### Data block
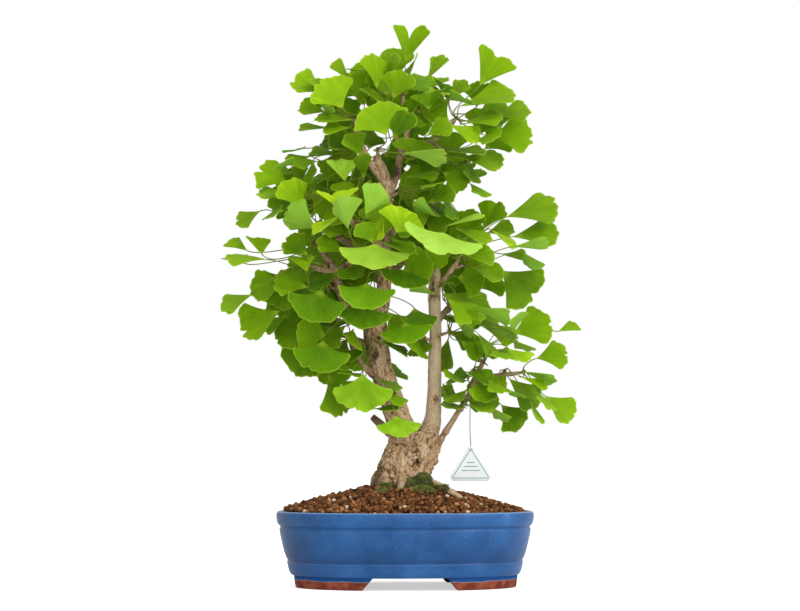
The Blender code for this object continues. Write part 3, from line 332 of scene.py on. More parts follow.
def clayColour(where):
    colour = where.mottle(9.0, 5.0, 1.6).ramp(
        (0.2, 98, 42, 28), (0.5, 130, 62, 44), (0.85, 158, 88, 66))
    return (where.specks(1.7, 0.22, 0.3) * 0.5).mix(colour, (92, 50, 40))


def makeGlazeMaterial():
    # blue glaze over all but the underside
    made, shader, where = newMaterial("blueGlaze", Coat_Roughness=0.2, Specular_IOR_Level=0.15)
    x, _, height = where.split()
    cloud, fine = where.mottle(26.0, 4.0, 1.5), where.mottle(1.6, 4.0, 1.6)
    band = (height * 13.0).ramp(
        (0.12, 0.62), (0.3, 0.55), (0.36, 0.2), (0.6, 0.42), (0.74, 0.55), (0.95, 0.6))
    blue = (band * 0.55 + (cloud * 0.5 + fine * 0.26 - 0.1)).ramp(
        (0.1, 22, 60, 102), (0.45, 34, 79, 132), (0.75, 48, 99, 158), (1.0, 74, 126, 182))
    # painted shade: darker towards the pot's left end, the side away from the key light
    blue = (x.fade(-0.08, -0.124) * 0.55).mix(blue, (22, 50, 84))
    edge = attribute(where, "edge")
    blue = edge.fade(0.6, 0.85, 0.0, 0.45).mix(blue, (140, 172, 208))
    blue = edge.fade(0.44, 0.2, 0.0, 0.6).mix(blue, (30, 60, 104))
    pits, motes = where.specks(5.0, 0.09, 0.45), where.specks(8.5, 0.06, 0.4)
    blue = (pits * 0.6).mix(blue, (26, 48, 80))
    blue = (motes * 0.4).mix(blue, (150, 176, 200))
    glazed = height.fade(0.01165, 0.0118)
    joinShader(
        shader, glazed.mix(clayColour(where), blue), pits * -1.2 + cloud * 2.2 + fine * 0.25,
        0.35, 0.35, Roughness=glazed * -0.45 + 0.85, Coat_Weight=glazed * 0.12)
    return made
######
Copy exactly the lines that run from the first line of the data to the line containing "return (where.specks(1.7, 0.22, 0.3)", please, with both ends included and nothing else.

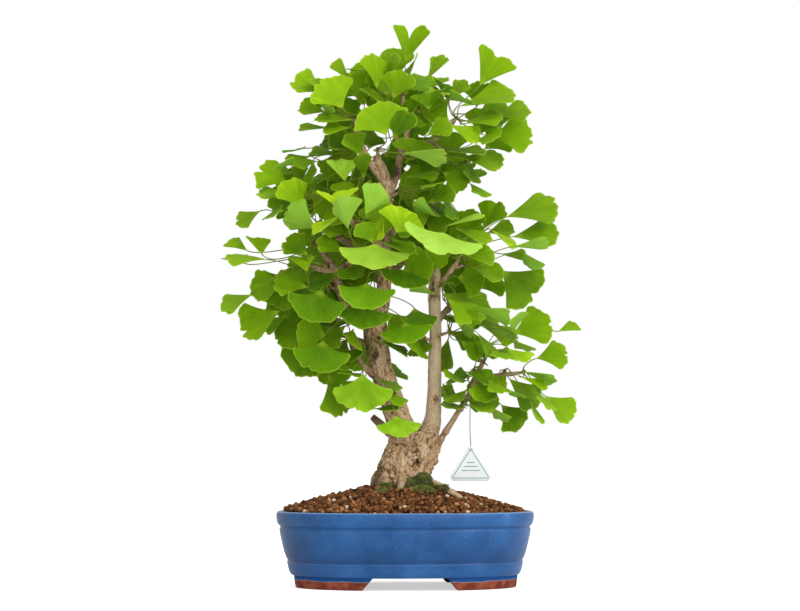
The Blender code for this object continues. Write part 3, from line 332 of scene.py on. More parts follow.
def clayColour(where):
    colour = where.mottle(9.0, 5.0, 1.6).ramp(
        (0.2, 98, 42, 28), (0.5, 130, 62, 44), (0.85, 158, 88, 66))
    return (where.specks(1.7, 0.22, 0.3) * 0.5).mix(colour, (92, 50, 40))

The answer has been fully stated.